# Car hire in Alicante



## m3mpower (May 1, 2010)

Hi everyone
We are going to Alicante in July and would like to hire a car, does anyone know the best car hire company, i have so far checked with Aurega crown and Goldcar, Europcar was too expensive...
Any suggestions welcome

Thanks in advance


----------



## bristolbrett (Oct 30, 2010)

m3mpower said:


> Hi everyone
> We are going to Alicante in July and would like to hire a car, does anyone know the best car hire company, i have so far checked with Aurega crown and Goldcar, Europcar was too expensive...
> Any suggestions welcome
> 
> Thanks in advance


Hi,

What we tend to do is to use a comparison site and then check the individual sites of the ones they give the best price for. I have found that travel supermarket works as well as any other and it isn't often that the individual site comes out better. I assume you will be looking to collect and return at the aiport; in my experience the service etc. is much of a muchness between them all.

Be advised that there is a petrol system for car hire in Spain whereby you pay for a whole tank (at a premium rate of course) and bring the car back empty if you hire the car for more than 3 days. If you are not going to be driving 600 + km then you can calculate that the rental actually costs 20 - 40 euros more than the price on the net!!! If you have a car for 3 days or less and bring it back full, they are supposed to refund what you prepaid. 

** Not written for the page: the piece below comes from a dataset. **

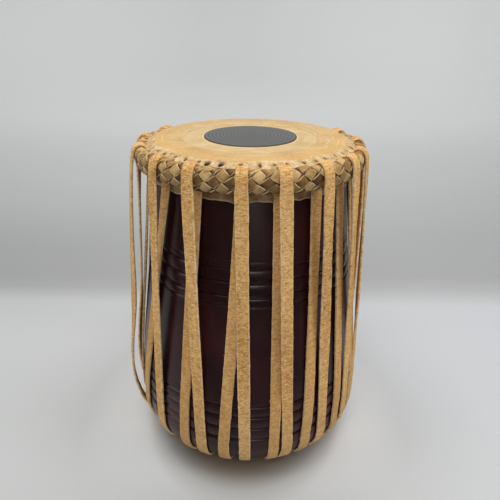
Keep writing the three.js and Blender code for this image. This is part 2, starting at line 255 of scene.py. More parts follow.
def ring_tilt(angle):
    """How far the woven ring stands above its middle height: it was hammered down unevenly."""
    back = np.clip((-np.cos(angle) - 0.45) / 0.45, 0, 1)
    return WEAVE_RISE * np.cos(angle - WEAVE_HIGH_SIDE) - WEAVE_BACK_DROP * back ** 2 * (3 - 2 * back)


def side_curve(steps=400):
    """The shell's side from the rim down to its straight belly, as radius and height."""
    t = np.linspace(0, 1, steps)[:, None]
    p0 = np.array([RIM_RADIUS, SHELL_TOP])
    p1 = np.array([RIM_RADIUS + SHOULDER_PULL, SHELL_TOP - SHOULDER_DROP])
    p2 = np.array([BELLY, HEAD_TOP - BELLY_DROP + BELLY_PULL])
    p3 = np.array([BELLY, HEAD_TOP - BELLY_DROP])
    return (1 - t) ** 3 * p0 + 3 * (1 - t) ** 2 * t * p1 + 3 * (1 - t) * t ** 2 * p2 + t ** 3 * p3


SIDE = side_curve()


def side_radius(z):
    return np.interp(z, SIDE[::-1, 1], SIDE[::-1, 0])


def ellipse_arc(centre, half_width, half_height, start, end, steps):
    """Points of an ellipse at even steps of its outward normal's angle."""
    normal = np.linspace(start, end, steps)
    length = np.hypot(half_width * np.cos(normal), half_height * np.sin(normal))
    return np.stack([centre[0] + half_width ** 2 * np.cos(normal) / length,
                     centre[1] + half_height ** 2 * np.sin(normal) / length], axis=1)


# The lacing strap

def pull_tight(points):
    """Drops each point that a tight strap would not touch."""
    route = []
    for p in points:
        while len(route) > 1:
            a, b = route[-2:]
            if (b[0] - a[0]) * (p[1] - b[1]) - (b[1] - a[1]) * (p[0] - b[0]) > 1e-12:
                break
            route.pop()
        route.append(p)
    return np.array(route)


def leg_routes(top):
    """A loop's outer leg, inner leg, turn over the woven ring and turn inside the base ring."""
    ring_half = RING_HIGH[0] - RING_RADIUS - RING_ROUND
    inside, outside = RING_RADIUS - ring_half, RING_RADIUS + ring_half
    under = RING_LOW[2] - STRAP_OFFSET
    above = RING_HIGH[2] + STRAP_OFFSET
    reach = RING_ROUND + STRAP_OFFSET
    inner_reach = reach + TURN_BULGE
    corner = ellipse_arc((BELLY - CORNER_WIDTH, CORNER_TOP), CORNER_WIDTH + STRAP_OFFSET,
                         CORNER_HEIGHT + STRAP_OFFSET, -math.pi / 2, 0, 40)
    side = SIDE[::-1][:-80:4] + [STRAP_OFFSET, 0]
    over = ellipse_arc((WEAVE_RADIUS, WEAVE_Z + ring_tilt(top)), WEAVE_RADIUS - LEG_RADIUS,
                       WEAVE_HALF_HEIGHT + WEAVE_CROWN + STRAP_OFFSET, 0, math.pi, 40)
    turn = ellipse_arc((outside, under + reach), reach, reach, -math.pi / 2, 0, 12)
    outer = pull_tight([(inside, under), *turn, *corner, *side, over[0]])
    inner = pull_tight([(inside, above), *corner, *side, over[-1]])
    low = ellipse_arc((inside, under + reach), inner_reach, reach, 1.5 * math.pi, math.pi, 10)
    high = ellipse_arc((inside, above - reach), inner_reach, reach, math.pi, math.pi / 2, 10)
    return outer, inner, over, np.concatenate([low, high])


def strap_route():
    """Stops of the strap's middle line: radius, height, angle, and the slacks and twist of its leg."""
    ring_edge = RING_HIGH[0] + STRAP_THICK
    stops = []

    def add(points, angle, hang=(0, 0, 0)):
        for radius, z in points:
            stops.append((radius, z, math.radians(angle((radius, z))), *hang))

    for index, (top, inner_foot, outer_foot) in enumerate(LOOPS):
        last = index == len(LOOPS) - 1
        before = LOOPS[index - 1][2] - (360 if index == 0 else 0)
        after = LOOPS[(index + 1) % len(LOOPS)][1] + (360 if last else 0)
        arrive, leave = (before + inner_foot) / 2, (outer_foot + after) / 2
        outer, inner, over, turn = leg_routes(math.radians(top))

        def leg(ring_angle, foot):
            def angle(p):
                share = (p[1] - CORNER_TOP) / (WEAVE_Z - CORNER_TOP)
                return ring_angle if p[0] < ring_edge else foot + (top - foot) * min(max(share, 0), 1)
            return angle

        if index == 0:
            add(turn[10:-1], lambda p: arrive)
        add(inner, leg(arrive, inner_foot))
        add(over[1:-1][::-1], lambda p: top)
        add(outer[::-1], leg(leave, outer_foot), (SLACK[index], BELLY_SLACK[index], TWIST[index]))
        add(turn[1:10] if last else turn[1:-1], lambda p: leave)
    return np.array(stops)


def strap_frames():
    """Even steps along the strap: its middle line, and the directions out of its face and across it."""
    stops = strap_route()
    length = path_lengths(polar(stops[:, 0], stops[:, 2], stops[:, 1]))
    along = np.arange(0, length[-1], STRAP_STEP)
    radius, z, angle, slack, sag, twist = [np.interp(along, length, column) for column in stops.T]
    rise = (z - CORNER_TOP) / (WEAVE_Z - CORNER_TOP)
    outside = np.clip((radius - 50 * MM) / (30 * MM), 0, 1)
    belly, spread = 0.12, 0.22
    radius = radius + sag * np.exp(-((rise - belly) / spread) ** 2) * outside
    rise = np.clip(rise, 0, 1)
    radius = radius + slack * np.sin(math.pi * rise) ** 0.6
    middle = polar(radius, angle, z)
    tangent = unit(np.gradient(middle, axis=0))
    flat = np.stack([np.gradient(radius), np.gradient(z)], axis=1)
    kernel = np.array([1, 2, 3, 2, 1]) / 9
    flat = np.stack([np.convolve(np.pad(row, 2, "edge"), kernel, "valid") for row in flat.T], axis=1)
    flat = unit(flat)
    across = unit(np.cross(tangent, polar(-flat[:, 1], angle, flat[:, 0])))
    out = np.cross(across, tangent)
    free = np.clip((rise - 0.28) / 0.18, 0, 1) * np.clip((0.94 - rise) / 0.14, 0, 1)
    roll = (free * (twist + STRAP_SWAY * ripple(17, 10, 30, periodic=False)(along)))[:, None]
    out, across = out * np.cos(roll) + across * np.sin(roll), across * np.cos(roll) - out * np.sin(roll)
    return along, middle, out, across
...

Depending on what you are planning to do think about using the excellent tram and bus system for days out and a car for a few days to visit further afield perhaps. Of course, this only works if you're not staying out in the back of beyond!

Have a great visit.


----------



## m3mpower (May 1, 2010)

bristolbrett said:


> Hi,
> 
> What we tend to do is to use a comparison site and then check the individual sites of the ones they give the best price for. I have found that travel supermarket works as well as any other and it isn't often that the individual site comes out better. I assume you will be looking to collect and return at the aiport; in my experience the service etc. is much of a muchness between them all.
> 
> ...


Hi, thanks for your reply
we are coming for 2 weeks for holidays, staying in Alicante, about 15 mins from the centre so the car is a must, will be using it mainly to go out in town and go to benidorm....etc so i dont we will do a lot of mileage
Anyway, will look again tomorrow on the net as the best price i have found so far with Goldcar was 390 euros for a small 2 doors car

Best regards


----------